Wednesday, September 23, 2009

Dan Graham: Beyond. Retrospective at the Whitney

About the Exhibition

On view June 25-October 11, 2009

Dan Graham: Beyond surveys the artist's career from the mid-1960s to the present. As one of contemporary art's most innovative and influential figures, Dan Graham has been at the forefront of many of the most significant developments in art, including conceptual art, video and film installation, performance, site-specific sculpture, and musical collaboration. This exhibition—his first retrospective in the United States—examines each stage of Graham's career through his photographs, projects for magazine pages, films, architectural models and pavilions, performances, video installations, prints, drawings, writings, and his work with musicians Sonic Youth, Glenn Branca, and Japanther.

Graham was born in Urbana, Illinois, in 1942 and grew up in New Jersey, a suburban landscape that would inspire him throughout his career. He began his career as a writer, and founded and directed the short-lived John Daniels Gallery in New York in 1964, exhibiting the work of a new generation of conceptual and Minimalist artists—including Donald Judd, Sol LeWitt, and Robert Smithson. This experience had a deep influence on Graham's subsequent work, particularly the artist's relationship to his peers and to the culture at large as well as his interest in art’s economic and social framework.

Graham's rejection of the high-seriousness of modern art emerged at the same moment as Pop art in the early 1960s. "I love magazines because they are like pop songs," he once explained about his early conceptual magazine works, "easily disposable, dealing with momentary pleasures." He infused his approach with a wide range of literary, anthropological, and scientific influences, from cybernetics and topology to the writings of Jean-Paul Sartre, Gregory Bateson, and Margaret Mead. Graham's performances of the 1970s and his architectural pavilions of the 1980s to the present, with their kaleidoscopic refraction of bodily experience, demonstrate his interest in revealing the private self as part of a social, public context.

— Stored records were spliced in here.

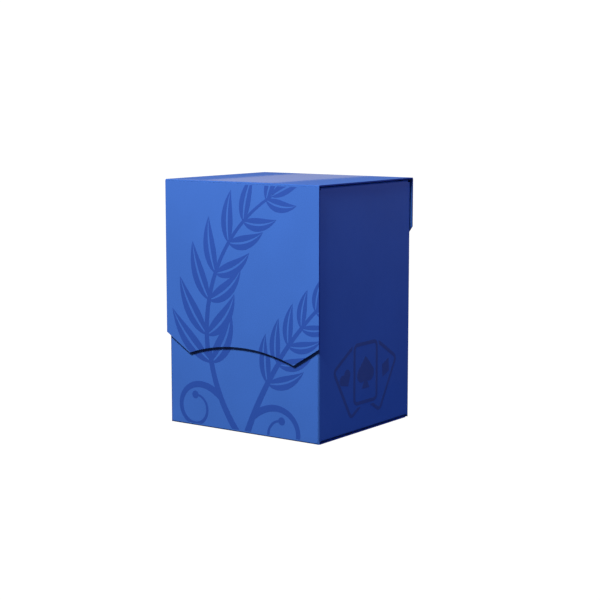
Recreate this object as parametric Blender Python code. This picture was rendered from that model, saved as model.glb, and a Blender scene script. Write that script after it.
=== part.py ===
"""Card deck box, folded from creased polypropylene sheet.

The body is one sheet folded round four walls and a floor. The lid is a wider strap: a short panel fixed
to the back, the top, and a long flap that hangs over the front. A loose divider stands among the cards.
Each panel between two creases is one solid, and so is each crease that turns or closes a corner.

Metres. +Z is up, the front faces -Y, and the origin is at the bottom centre of the whole box.
"""

from math import atan2, cos, pi, sin, sqrt, tan

import bpy
from mathutils import Vector

# ---- body sheet ----------------------------------------------------------------------------------
BODY_WIDTH = 0.0729  # across the outside of the two side panels
BODY_DEPTH = 0.0640  # from the outside of the front panel to the outside of the back panel
BODY_HEIGHT = 0.0971  # from the table to the top of the folded side edges
BODY_SHEET = 0.0006  # thickness of the body sheet
CREASE_INNER_RADIUS = 0.0001  # inside radius of every crease, in the body and in the lid

BOTTOM_EDGE_INSET = 0.0002  # the bottom panel's cut edges stop this far inside the side panels
BOTTOM_GLUE_FLAP_HEIGHT = 0.0140  # how far the bottom panel's glue flap stands up the back
SEAM_GLUE_FLAP_WIDTH = 0.0110  # how far the seam's glue flap runs along the back
GLUE_FLAP_CHAMFER = 0.0030  # cut off the free corners of both glue flaps
BOTTOM_DUST_FLAP_REACH = 0.0280  # how far each bottom dust flap runs in from its side
TOP_DUST_FLAP_REACH = 0.0240  # how far each top dust flap runs in from its side
DUST_FLAP_FRONT_TAPER = 0.0030  # how far a dust flap narrows at the front, from crease to free edge
DUST_FLAP_CORNER = 0.0040  # radius of a dust flap's free corners
TOP_DUST_FLAP_REAR_SLOPE = 0.62  # rear taper for each metre of reach, so that the lid clears the flap
THUMB_NOTCH_RADIUS = 0.0110  # half-round cut in the front panel's top edge, covered by the lid's flap

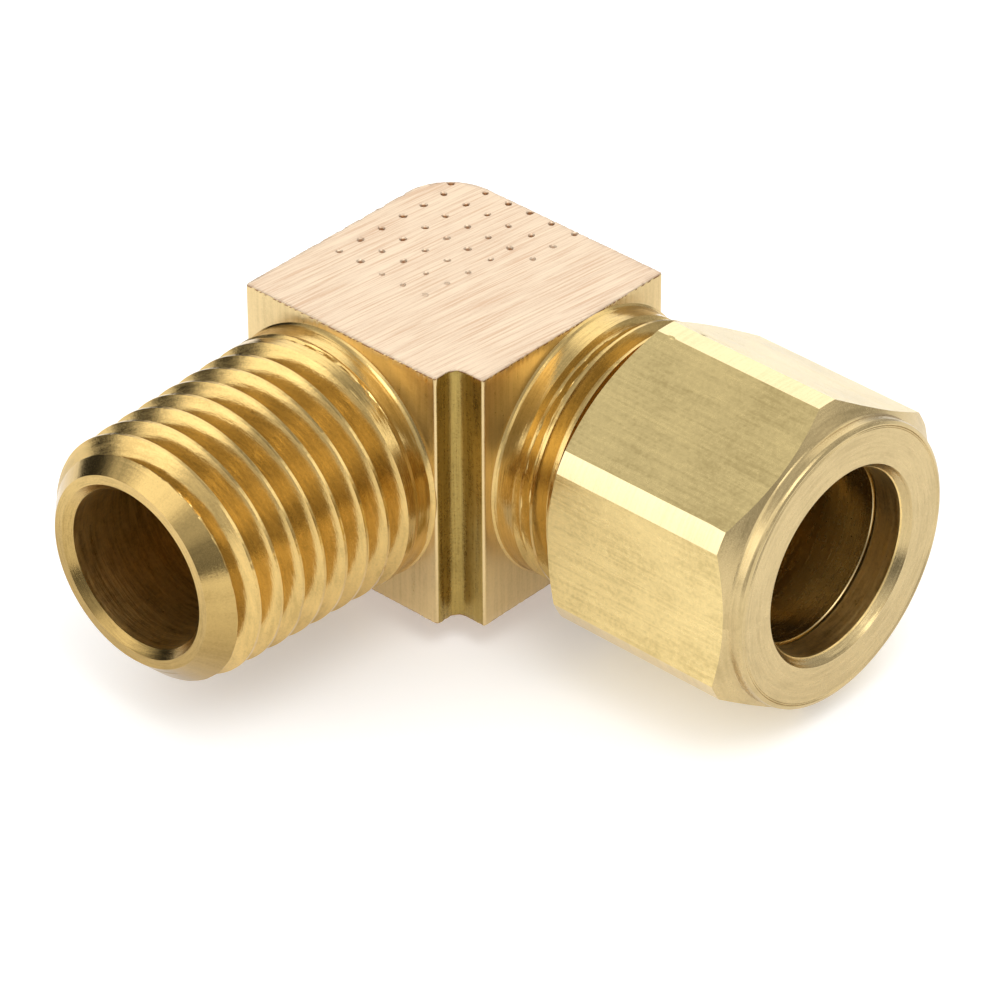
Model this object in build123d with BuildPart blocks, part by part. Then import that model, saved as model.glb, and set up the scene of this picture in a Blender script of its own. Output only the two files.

The fluid, democratic quality of Graham's work continues to exert a powerful influence on younger generations of artists. His desire for a connection to others mirrors our own; yet his work offers a way to critically explore that desire at a moment when interconnectivity and instant feedback are conditioning our collective consciousness to an unprecedented, global degree.

Exhibition Catalogue

Dan Graham: Beyond
Editors: Bennett Simpson and Chrissie Iles.

Essays by Rhea Anastas, Beatriz Colomina, Mark Francis, Dan Graham, Chrissie Iles, Alexandra Midal, Bennett Simpson, Mark von Schlegell, and Philippe Vergne. Interviews with Dan Graham by Kim Gordon, Rodney Graham, and Nicolás Guagnini.

Dan Graham has always pointed beyond in his work: beyond the art object, beyond the studio, beyond the medium, beyond the gallery, beyond the self. Beyond all these categories and into the realm of the social, the public, the democratic, the mass produced, the architectural, the anarchic, and the humorous. This volume, which accompanies a retrospective organized by the Museum of Contemporary Art in Los Angeles, offers the first comprehensive survey of Graham's work. The book's design evokes magazine format and style, after Graham's important conceptual work from the 1960s in that medium. Generously illustrated in color and black and white, Dan Graham: Beyond features eight new essays, two new interviews with the artist, a section of reprints of Graham's own writing, and an animated manga-style "life of Dan Graham" narrative. It examines Graham's entire body of work, which includes designs for magazine pages, drawing, photographs, film and video, and architectural models and pavilions. The Museum of Contemporary Art in Los Angeles and MIT Press, 2009. 384 pages.